---------- Recorded data
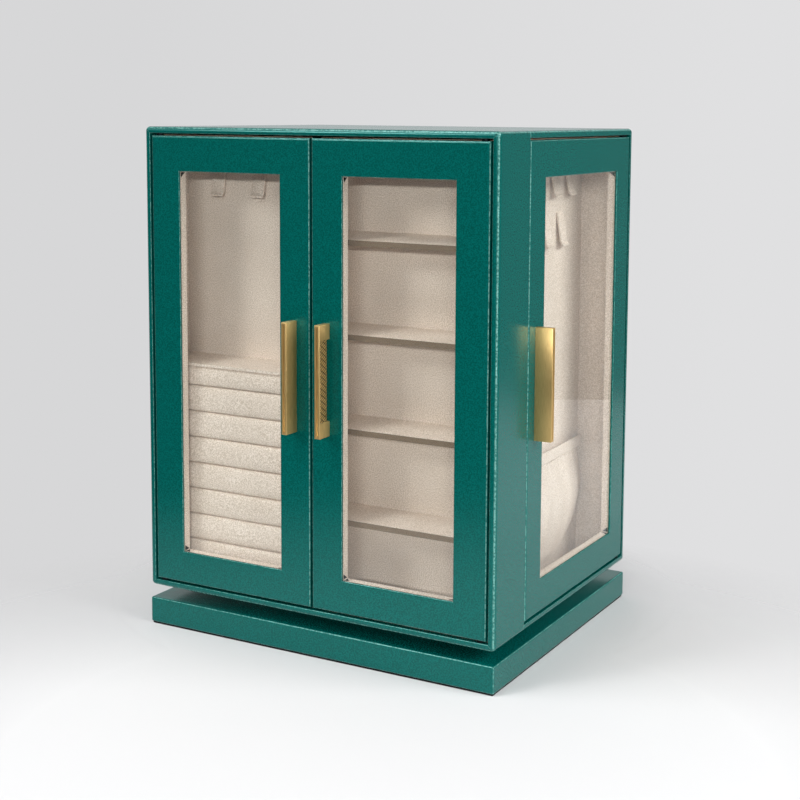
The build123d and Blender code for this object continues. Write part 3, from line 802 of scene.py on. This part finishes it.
def make_hem(side, sign):
    """The hem over the elastic: a flat tube of cloth, ruffled by the pull of the elastic."""
    low, high = (Vector(corner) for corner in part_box(f"{side}_pocket_band"))
    middle = (low + high) / 2
    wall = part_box(f"{side}_pocket")[0 if sign > 0 else 1][0]
    half_thickness, half_height = (high.x - low.x) / 2, (high.z - low.z) / 2
    points = []
    for column in range(HEM_COLUMNS + 1):
        share = column / HEM_COLUMNS
        y = low.y + (high.y - low.y) * share
        stand_off = half_thickness + (abs(middle.x - wall) - half_thickness) * drawn_to_wall(share)
        ruffle = RUFFLE_HEIGHT * wave(y, RUFFLE_WIDTH, 9.5)
        edge = HEM_EDGE * wave(y + HEM_EDGE_SHIFT, RUFFLE_WIDTH, 3.5)
        for step in range(HEM_RING):
            angle = 2 * math.pi * step / HEM_RING
            up = raised(math.sin(angle), HEM_ROUNDNESS)
            out = raised(math.cos(angle), HEM_ROUNDNESS)
            thickness = half_thickness * out * (0.75 + 0.25 * abs(up))
            x = wall + sign * max(stand_off + ruffle * (0.8 - 0.2 * up), half_thickness) + thickness
            points.append((x, y, middle.z + (half_height - HEM_EDGE) * up + edge * max(up, 0)))
    hem = tube_piece(f"{side}_ruffled_hem", points, HEM_RING)
    smooth(hem, 60)
    dress(hem, "elastic_band", "case", f"{side}_pocket_band")
    return hem


def make_pockets():
    for side, sign in zip(SIDES, (-1, 1)):
        low, high = (Vector(corner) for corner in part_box(f"{side}_pocket"))
        wall = low.x if sign > 0 else high.x
        reach = high.x - low.x - FOLD_HEIGHT - POCKET_CLOTH
        points = []
        for row in range(POCKET_ROWS + 1):
            for column in range(POCKET_COLUMNS + 1):
                level, y, out = pocket_point(column / POCKET_COLUMNS, row / POCKET_ROWS, low, high, reach)
                points.append((wall + sign * max(out, POCKET_CLOTH * 1.2), y, level))
        pocket = grid_piece(f"{side}_gathered_pocket", points, POCKET_COLUMNS, POCKET_ROWS)
        finish_with(pocket, "SOLIDIFY", thickness=POCKET_CLOTH, offset=-sign)
        smooth(pocket, 60)
        dress(pocket, "velvet_flock", "case", f"{side}_pocket")
        hem = make_hem(side, sign)


# Hooks and window corners


def make_hooks(node, name):
    """The node's own shape with the rounded edges that flock gives a card, standing for the node."""
    hooks = bpy.data.objects.new(name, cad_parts[node].data.copy())
    hooks.data.name = name
    bpy.context.scene.collection.objects.link(hooks)
    edit(hooks)
    bpy.ops.mesh.select_all(action="SELECT")
    bpy.ops.mesh.remove_doubles(threshold=MM / 1000)
    bpy.ops.mesh.dissolve_limited(angle_limit=math.radians(1))
    leave()
    soften(hooks, FLOCK_EDGE, 50)
    smooth(hooks, 40)
    dress(hooks, "velvet_flock", "case", node)


def make_corner_pattern(depth):
    """A right-angled flap of bare card: its square corner at the origin, the depth along -y, its width
    along x and its thickness along z."""
    flap = add_block("bare_corner_pattern", (0, -depth, 0), (BARE_CORNER, 0, BARE_CORNER_THICKNESS))
    edit(flap)
    bpy.ops.mesh.select_all(action="SELECT")
    bpy.ops.mesh.bisect(
        plane_co=(BARE_CORNER, 0, 0), plane_no=Vector((depth, -BARE_CORNER, 0)).normalized(),
        clear_outer=True, use_fill=True,
    )
    leave()
    return flap


def make_bare_corners():
    """Where the flocked cloth is slit to be folded through a window, the black card shows as a small
    triangle on each jamb, widest at the glass."""
    out = Vector((0, 1, 0))
    for door in DOORS:
        glass_low, glass_high = door_box(door, "glass")
        depth = glass_low.y - door_box(door, "velvet")[0].y
        flap = make_corner_pattern(depth)
        flaps = []
        for u, into_u in ((glass_low.x + GLASS_LIP, 1), (glass_high.x - GLASS_LIP, -1)):
            for w, into_w in ((glass_low.z + GLASS_LIP, 1), (glass_high.z - GLASS_LIP, -1)):
                corner = door_turn(door).to_4x4() @ Matrix.Translation((u, glass_low.y, w))
                along_u, along_w = Vector((into_u, 0, 0)), Vector((0, 0, into_w))
                for axes in ((along_u, out, along_w), (along_w, out, along_u)):
                    turn = Matrix(axes).transposed().to_4x4()
                    flaps.append(placed_copy(flap, "flap", corner @ turn))
        bpy.data.objects.remove(flap)
        corners = join(flaps, f"{door}_bare_corners")
        dress(corners, "inner_board", f"{door}_door")


# Stage, light and camera


def seen_directly(material):
    """1 for what the eye sees by itself or through glass, 0 for light and reflections."""
    rays = add_node(material, "LightPath", {}).node.outputs
    return add_node(
        material, "Math", {0: rays["Is Camera Ray"], 1: rays["Is Transmission Ray"]},
        operation="MAXIMUM",
    )


def set_world():
    """A plain grey backdrop to the eye, a little lighter towards the right of the photograph, and in
    reflections where it hangs behind the cabinet. What lights the cabinet is a dark room with that pale
    wall and a dimmer one on the right."""
    world = bpy.data.worlds.new("studio")
    bpy.context.scene.world = world
    world.use_nodes = True
    world.node_tree.nodes.clear()
    direction = add_node(world, "TexCoord", {}, "Generated")
    to_the_right = (math.cos(VIEW_AZIMUTH), math.sin(VIEW_AZIMUTH), 0)
    pale, dim, rightwards = (
        add_node(world, "VectorMath", {0: direction, 1: way}, "Value", operation="DOT_PRODUCT")
        for way in (PALE_WALL, DIM_WALL, to_the_right)
    )
    grey = mottled(world, rightwards, -0.2, 0.2, "D7D7D8", "E0E0E1")
    paper = add_node(world, "Background", {"Color": grey})
    wall_edge = {"From Min": 0.5, "From Max": 0.85}
    pale_light = add_node(world, "MapRange", {"Value": pale, **wall_edge, "To Min": 0.04, "To Max": 0.8})
    dim_light = add_node(world, "MapRange", {"Value": dim, **wall_edge, "To Min": 0.04, "To Max": 0.16})
    strength = add_node(world, "Math", {0: pale_light, 1: dim_light}, operation="MAXIMUM")
    room = add_node(world, "Background", {"Color": linear("FFFFFF"), "Strength": strength})
    glossy = add_node(world, "LightPath", {}, "Is Glossy Ray")
    hung = add_node(world, "MapRange", {"Value": pale, **wall_edge})
    reflected = add_node(world, "Math", {0: glossy, 1: hung}, operation="MULTIPLY")
    shown = add_node(world, "Math", {0: seen_directly(world), 1: reflected}, operation="MAXIMUM")
    mix = add_node(world, "MixShader", {0: shown, 1: room, 2: paper})
    add_node(world, "OutputWorld", {"Surface": mix})


def add_floor():
    """A table covered with pale paper, which fades into the backdrop to the eye soon behind the cabinet.
    Light and reflections have the whole table, dimmer towards its front."""
    deselect()
    bpy.ops.mesh.primitive_circle_add(
        vertices=96, radius=1.5 * TABLE_RADIUS, location=TABLE_MIDDLE, fill_type="NGON"
    )
    floor = settle("floor")
    material = new_material("pale_paper")
    at = add_node(material, "TexCoord", {}, "Object")
    behind = add_node(material, "VectorMath", {0: at, 1: DIM_WALL}, "Value", operation="DOT_PRODUCT")
    reach = add_node(material, "VectorMath", {0: at, 1: TABLE_MIDDLE}, "Value", operation="DISTANCE")
    before = add_node(material, "VectorMath", {0: at, 1: PAPER_MIDDLE}, "Value", operation="DISTANCE")
    away = add_node(material, "VectorMath", {0: at}, "Value", operation="LENGTH")
    ranges = {
        "lit": (behind, -0.55, -0.25, 0.0, 1.0),
        "table": (reach, TABLE_RADIUS, TABLE_RADIUS + 5 * MM, 1.0, 0.0),
        "paper": (before, 0.22, 0.46, 1.0, 0.0),
        "foot": (away, 0.17, 0.25, 1.0, 0.0),
    }
    shares = {
        name: add_node(material, "MapRange", dict(enumerate(values))) for name, values in ranges.items()
    }
    lit = add_node(material, "Math", {0: shares["lit"], 1: shares["table"]}, operation="MULTIPLY")
    seen = add_node(material, "Math", {0: shares["paper"], 1: shares["foot"]}, operation="MAXIMUM")
    cover = add_node(material, "Mix", {0: seen_directly(material), 2: lit, 3: seen})
    paper = add_node(material, "BsdfDiffuse", {"Color": linear("DEDEDF")})
    clear = add_node(material, "BsdfTransparent", {})
    mix = add_node(material, "MixShader", {0: cover, 1: clear, 2: paper})
    add_node(material, "OutputMaterial", {"Surface": mix})
    floor.data.materials.append(material)


def looking_from(azimuth, elevation):
    """The direction from the cabinet to an eye or a lamp."""
    level = math.cos(elevation)
    return Vector((math.sin(azimuth) * level, -math.cos(azimuth) * level, math.sin(elevation)))


def add_lamp(name, azimuth, elevation, distance, width, height, power):
    away = looking_from(math.radians(azimuth), math.radians(elevation))
    light = bpy.data.lights.new(name, "AREA")
    light.shape, light.size, light.size_y, light.energy = "RECTANGLE", width, height, power
    lamp = bpy.data.objects.new(name, light)
    lamp.location = LAMP_AIM + away * distance
    lamp.rotation_euler = away.to_track_quat("Z", "Y").to_euler()
    bpy.context.scene.collection.objects.link(lamp)


def add_camera():
    back = looking_from(VIEW_AZIMUTH, VIEW_ELEVATION)
    right = Vector((0, 0, 1)).cross(back).normalized()
    up = back.cross(right)
    turned_right = math.cos(VIEW_ROLL) * right + math.sin(VIEW_ROLL) * up
    turned_up = math.cos(VIEW_ROLL) * up - math.sin(VIEW_ROLL) * right
    camera = bpy.data.cameras.new("camera")
    camera.lens, camera.sensor_width = VIEW_LENS, VIEW_SENSOR
    camera.shift_x, camera.shift_y = VIEW_SHIFT
    viewer = bpy.data.objects.new("camera", camera)
    turn = Matrix((turned_right, turned_up, back)).transposed().to_4x4()
    viewer.matrix_world = Matrix.Translation(VIEWPOINT) @ turn
    bpy.context.scene.collection.objects.link(viewer)
    bpy.context.scene.camera = viewer


deselect()
dress_nodes()
make_pulls()
make_ring_rolls()
make_pockets()
make_hooks("front_bay_hooks", "front_bay_velvet_hooks")
for side in SIDES:
    make_hooks(f"{side}_side_hooks", f"{side}_velvet_hooks")
make_bare_corners()
set_world()
add_floor()
for name, values in LAMPS.items():
    add_lamp(name, *values)
add_camera()
bpy.context.scene.view_settings.view_transform = "Standard"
--------------------
§ **Description of the task**: From the top of the listing above, restate each line word for word up to and including the line with "middle = (low + high) / 2"; add nothing else.

§ **Response to this task**:
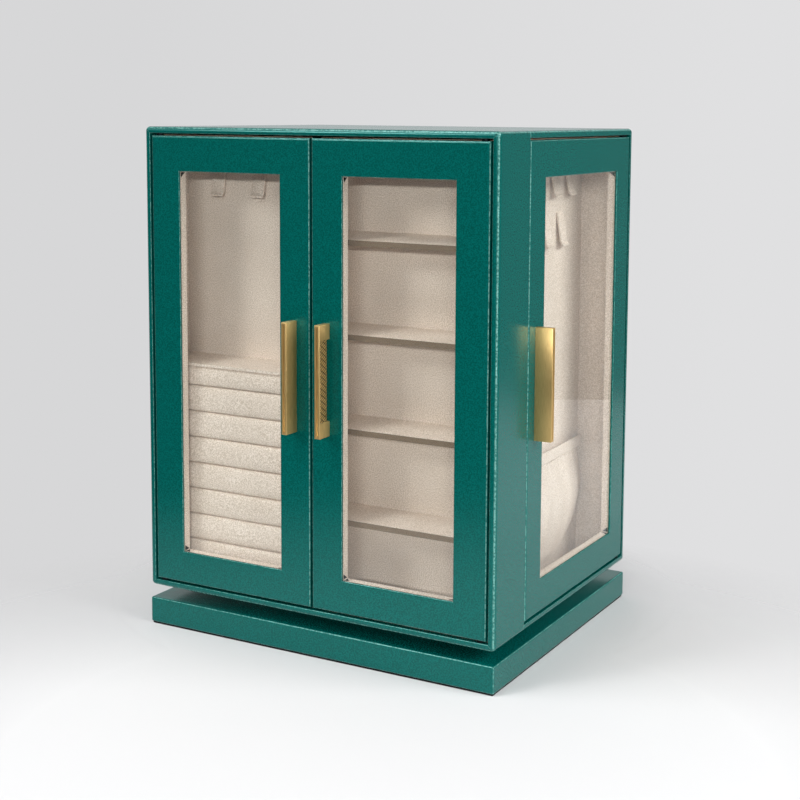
The build123d and Blender code for this object continues. Write part 3, from line 802 of scene.py on. This part finishes it.
def make_hem(side, sign):
    """The hem over the elastic: a flat tube of cloth, ruffled by the pull of the elastic."""
    low, high = (Vector(corner) for corner in part_box(f"{side}_pocket_band"))
    middle = (low + high) / 2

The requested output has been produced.